Dark or whitish mark in the center of the field of vision, distorted images, blurring, or changes in size or shape of objects. Because the central vision is affected, the patient has difficulty reading and writing, recognizing faces, watching television, etc. In most cases, AMD eventually affects both eyes, over a period of time ranging from a few months to several years.

What is the treatment?

The retina destroyed by AMD cannot be recovered, and the loss of vision is permanent. However, there are treatments that can either halt or delay its progression, depending on the type of AMD, which may be “dry” or “wet”. The “dry” form of AMD is not treatable, but vitamin and anti-oxidant therapies can be given that appear to decrease the risk of progression to the advanced forms of the disease. For the “wet” form of AMD, treatment is available, and this should be started as early as possible.

Prior to the year 2000, the only treatment available for “wet” type AMD was laser. However, this could only treat a small number of patients who had lesions in the fundus of the eye with well defined characteristics. It was also a destructive treatment that aimed to destroy the neovessels but simultaneously causing burning of the retina, which in itself led to severe visual loss.

Photodynamic therapy with verteporfin (Visudyne ®) appeared in 2000, as the first selective treatment that enabled the neovessels to be destroyed while preserving much of the adjacent retina. However, it could not treat all types of lesion that appear in clinical practice, and despite the treatment, patients’ vision tended to continue to decline, albeit to a lesser extent than in untreated patients.

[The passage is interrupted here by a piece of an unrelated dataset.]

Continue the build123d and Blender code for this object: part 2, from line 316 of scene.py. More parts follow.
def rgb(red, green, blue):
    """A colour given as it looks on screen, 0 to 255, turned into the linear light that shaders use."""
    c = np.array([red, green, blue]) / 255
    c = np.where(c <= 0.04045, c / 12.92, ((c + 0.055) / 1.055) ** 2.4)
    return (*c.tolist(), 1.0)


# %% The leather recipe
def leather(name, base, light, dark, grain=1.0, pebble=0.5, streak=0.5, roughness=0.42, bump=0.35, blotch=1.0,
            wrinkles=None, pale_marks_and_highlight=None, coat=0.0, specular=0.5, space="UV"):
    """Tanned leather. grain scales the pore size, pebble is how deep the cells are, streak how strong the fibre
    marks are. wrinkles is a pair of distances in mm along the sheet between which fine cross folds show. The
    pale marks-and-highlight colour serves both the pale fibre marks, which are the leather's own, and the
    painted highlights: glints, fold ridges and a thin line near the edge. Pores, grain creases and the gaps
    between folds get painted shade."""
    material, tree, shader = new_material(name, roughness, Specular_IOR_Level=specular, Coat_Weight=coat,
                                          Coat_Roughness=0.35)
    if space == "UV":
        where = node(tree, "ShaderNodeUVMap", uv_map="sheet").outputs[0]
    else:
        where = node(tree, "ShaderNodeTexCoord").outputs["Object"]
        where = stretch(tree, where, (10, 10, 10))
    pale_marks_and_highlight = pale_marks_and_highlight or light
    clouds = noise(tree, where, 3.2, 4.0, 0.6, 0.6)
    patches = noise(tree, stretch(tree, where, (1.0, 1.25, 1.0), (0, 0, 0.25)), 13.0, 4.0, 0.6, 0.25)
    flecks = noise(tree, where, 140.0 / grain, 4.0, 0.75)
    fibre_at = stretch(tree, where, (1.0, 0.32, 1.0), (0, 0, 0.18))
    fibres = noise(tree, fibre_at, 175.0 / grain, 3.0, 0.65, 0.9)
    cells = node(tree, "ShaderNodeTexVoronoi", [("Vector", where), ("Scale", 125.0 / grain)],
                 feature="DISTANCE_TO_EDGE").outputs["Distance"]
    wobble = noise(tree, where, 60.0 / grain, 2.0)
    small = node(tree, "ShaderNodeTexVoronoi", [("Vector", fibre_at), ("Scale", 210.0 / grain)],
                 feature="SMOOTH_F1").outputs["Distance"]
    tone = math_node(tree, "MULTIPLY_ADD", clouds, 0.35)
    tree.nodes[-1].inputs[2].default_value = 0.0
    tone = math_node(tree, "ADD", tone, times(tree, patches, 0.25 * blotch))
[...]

In 2004, new treatments with intravitreal injection of antiangiogenic drugs began to emerge. This involves injecting medications into the eyeball that inhibit the growth of the anomalous vessels. When performed by trained ophthalmologists and under aseptic conditions, it is a relatively painless and safe procedure. This new treatment provides hope for patients with macular lesions that, up until now, were considered untreatable. Since the available treatments do not guarantee a cure, it is very important to control the disease, and to be aware of the evolution of the lesions. For this reason, the ophthalmologist may advise the patient to perform a simple vision test each day, using the Amsler grid.